There is something appealing about using a guy in a truck to maintain the system. That’s what we do for cable TV here on Earth.

There is, of course, a problem in convincing developing countries to use the Moon as an emergency broadcast system—there would be no broadcast on the other side of the Earth from the Moon and no broadcast during the day. For daytime use, we would have to up the peak power by a factor of 10,000. That might be accomplished with a mirror array since we have a million lasers (thanks George) and only need to send a binary message. A fleet of microsatellites in low orbit might work for the other side of the Earth. It would also be a bit trickier, but perhaps not overly so, to aim a laser from a zippy low flying satellite, but it begs the question about using the Moon at all. Putting another constellation of satellites at the various Lagrange points would not make sense because stationkeeping (not to mention getting there in the first place) would make the cost prohibitive. There is something appealing about using a guy in a truck to maintain the system. That’s what we do for cable TV here on Earth. By putting lasers on luna firma, a person or a robot could maintain the lasers and emplace new ones. Half a loaf will hopefully be seen to be better than none.
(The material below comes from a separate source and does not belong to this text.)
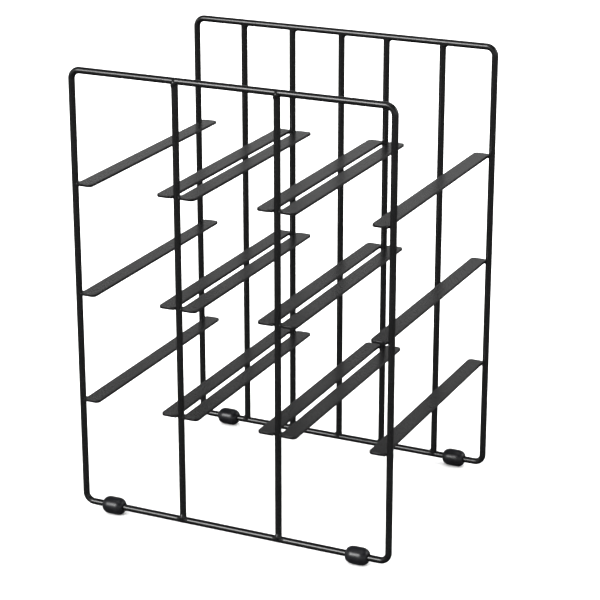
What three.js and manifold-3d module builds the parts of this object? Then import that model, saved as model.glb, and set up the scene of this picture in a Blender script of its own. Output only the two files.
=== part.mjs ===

So I raise a glass of 7up to the upcoming centennial of George Allan England’s “The Lunar Advertising Co. Ltd.” and the recent semi-centennial of Robert Anson Heinlein’s “The Man Who Sold the Moon.” New technology is allowing England’s business plan to nearly become feasible and Heinlein’s business plan has held up over time. Environmental cleanup of carbon black on the Moon might just be the key to beginning colonization.